§ **INSTRUCTIONS TO FOLLOW**: From the first line of the data below, repeat each line exactly until you reach the line with "Y, RAW, gloss=0.6)"; include that line too.
** BEGIN INFORMATION SHOWN **
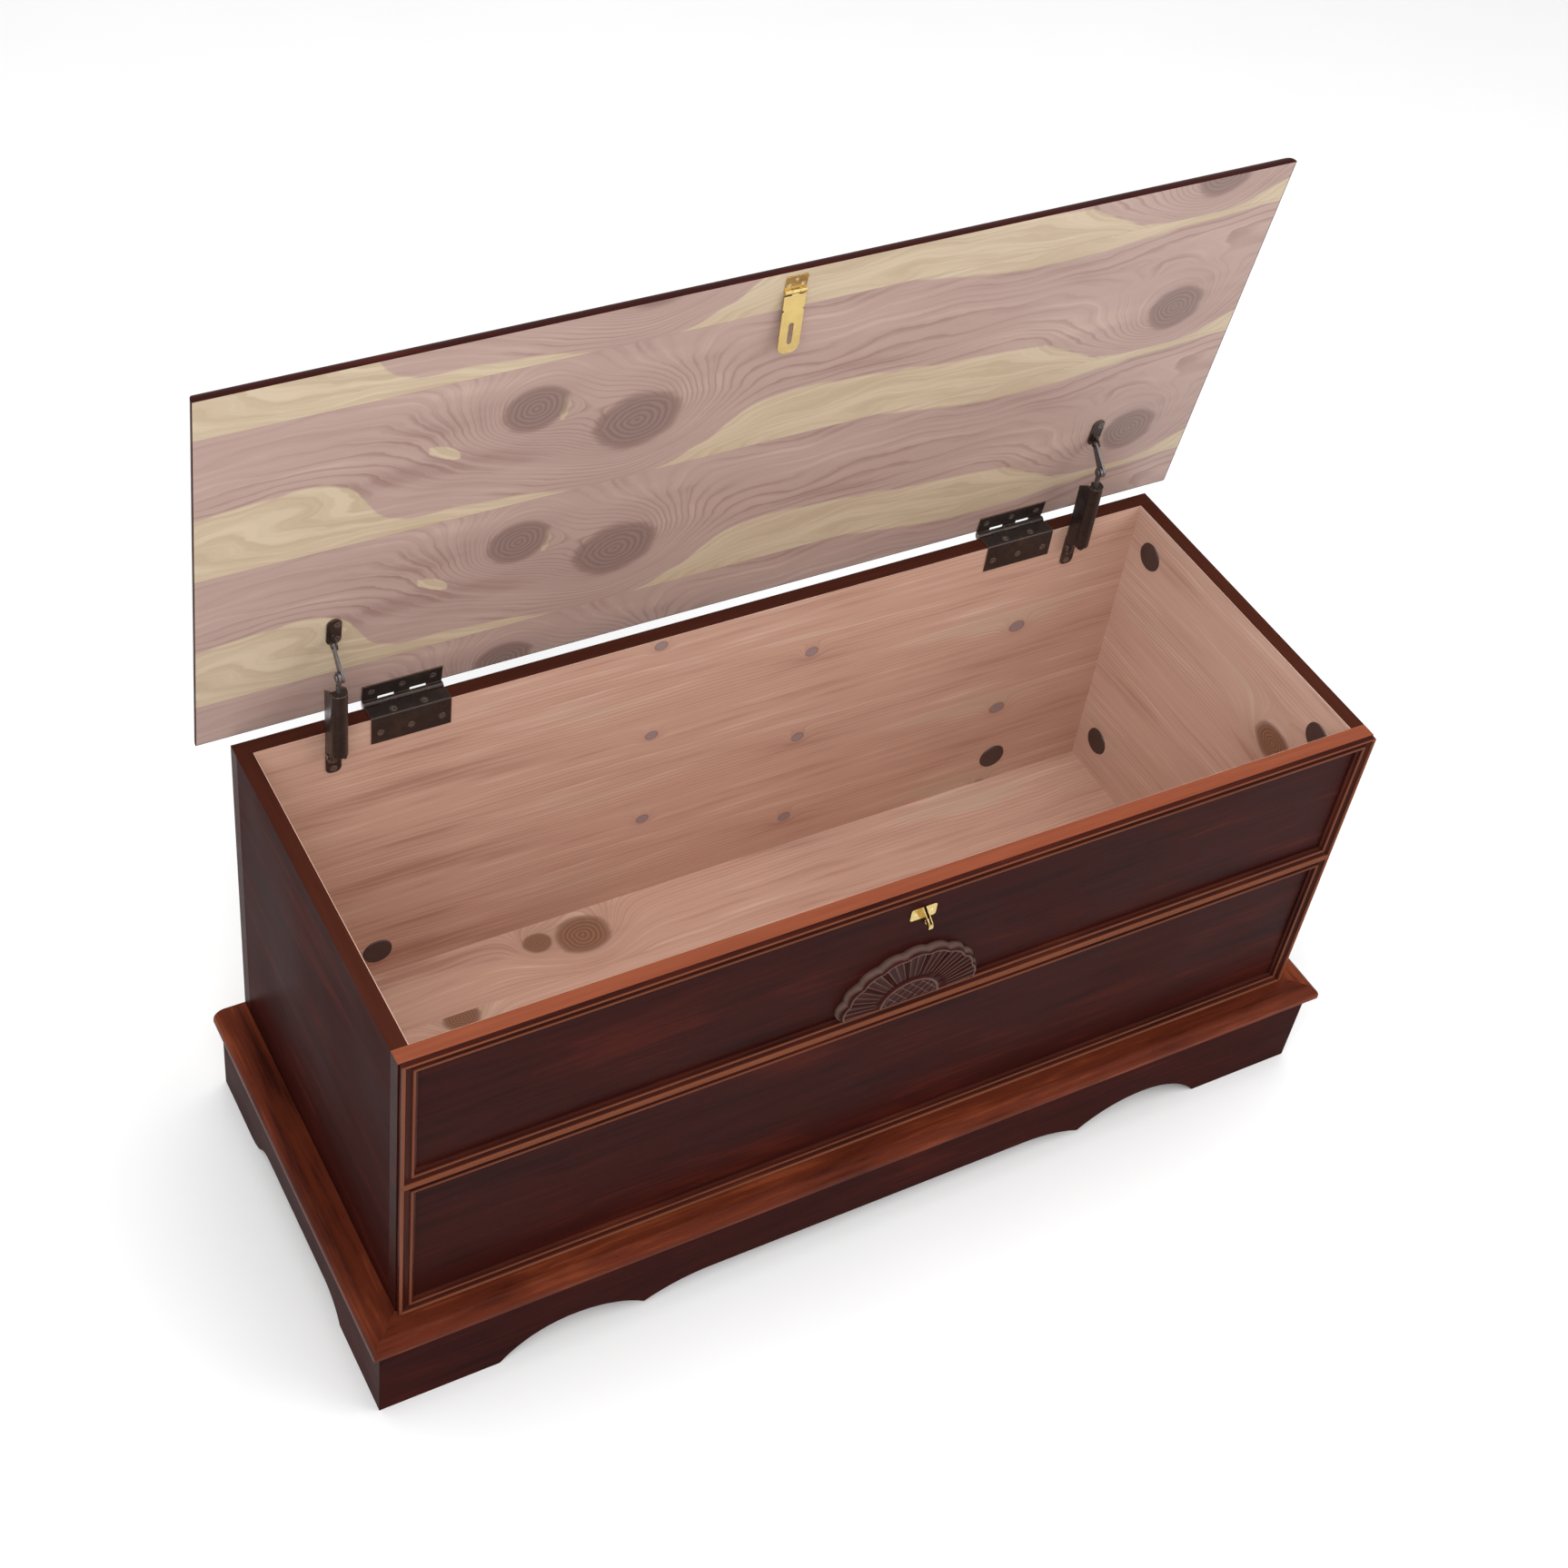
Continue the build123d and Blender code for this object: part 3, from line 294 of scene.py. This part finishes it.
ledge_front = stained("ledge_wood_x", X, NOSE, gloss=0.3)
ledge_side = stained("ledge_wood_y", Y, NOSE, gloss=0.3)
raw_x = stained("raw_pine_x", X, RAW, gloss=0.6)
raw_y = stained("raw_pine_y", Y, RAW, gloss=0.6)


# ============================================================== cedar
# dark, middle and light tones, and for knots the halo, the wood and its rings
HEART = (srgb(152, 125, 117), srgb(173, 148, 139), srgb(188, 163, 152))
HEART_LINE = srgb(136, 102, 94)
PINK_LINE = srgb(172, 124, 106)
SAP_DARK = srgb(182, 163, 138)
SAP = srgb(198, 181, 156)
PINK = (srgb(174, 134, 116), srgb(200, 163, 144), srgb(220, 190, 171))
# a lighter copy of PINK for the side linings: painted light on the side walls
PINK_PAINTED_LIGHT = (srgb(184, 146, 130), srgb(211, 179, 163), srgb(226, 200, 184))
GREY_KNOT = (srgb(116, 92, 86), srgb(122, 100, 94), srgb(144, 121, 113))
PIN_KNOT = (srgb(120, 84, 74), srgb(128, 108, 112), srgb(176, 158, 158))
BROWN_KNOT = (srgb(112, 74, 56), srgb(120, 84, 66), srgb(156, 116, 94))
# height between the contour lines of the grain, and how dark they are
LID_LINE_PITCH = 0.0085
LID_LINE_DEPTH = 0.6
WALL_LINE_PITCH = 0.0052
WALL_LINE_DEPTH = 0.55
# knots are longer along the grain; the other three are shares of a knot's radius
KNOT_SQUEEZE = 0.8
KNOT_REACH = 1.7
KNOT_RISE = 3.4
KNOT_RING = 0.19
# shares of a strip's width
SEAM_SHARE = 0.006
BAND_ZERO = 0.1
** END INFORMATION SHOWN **
§ **SOLUTION FOR THIS TASK**:
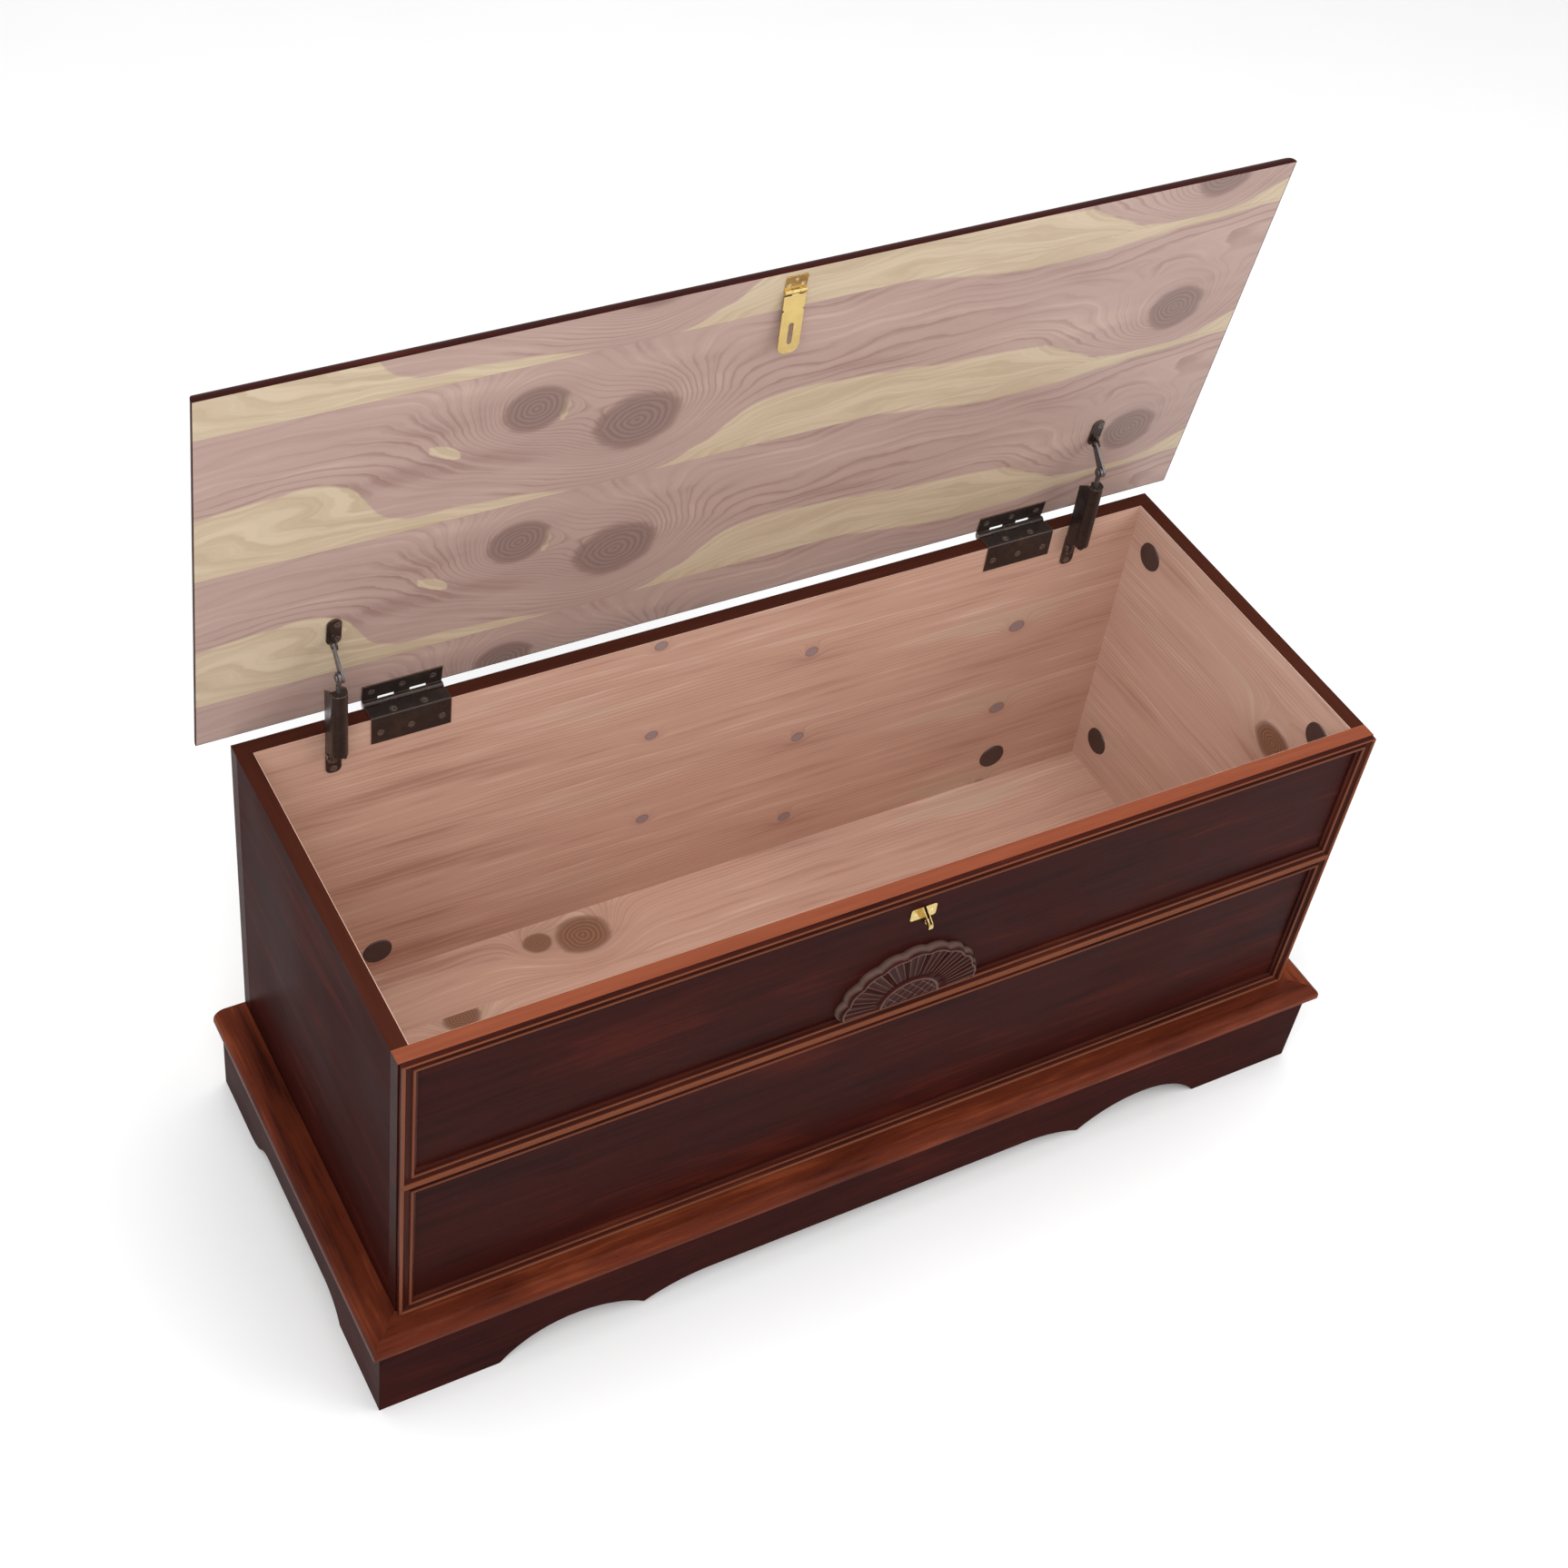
Continue the build123d and Blender code for this object: part 3, from line 294 of scene.py. This part finishes it.
ledge_front = stained("ledge_wood_x", X, NOSE, gloss=0.3)
ledge_side = stained("ledge_wood_y", Y, NOSE, gloss=0.3)
raw_x = stained("raw_pine_x", X, RAW, gloss=0.6)
raw_y = stained("raw_pine_y", Y, RAW, gloss=0.6)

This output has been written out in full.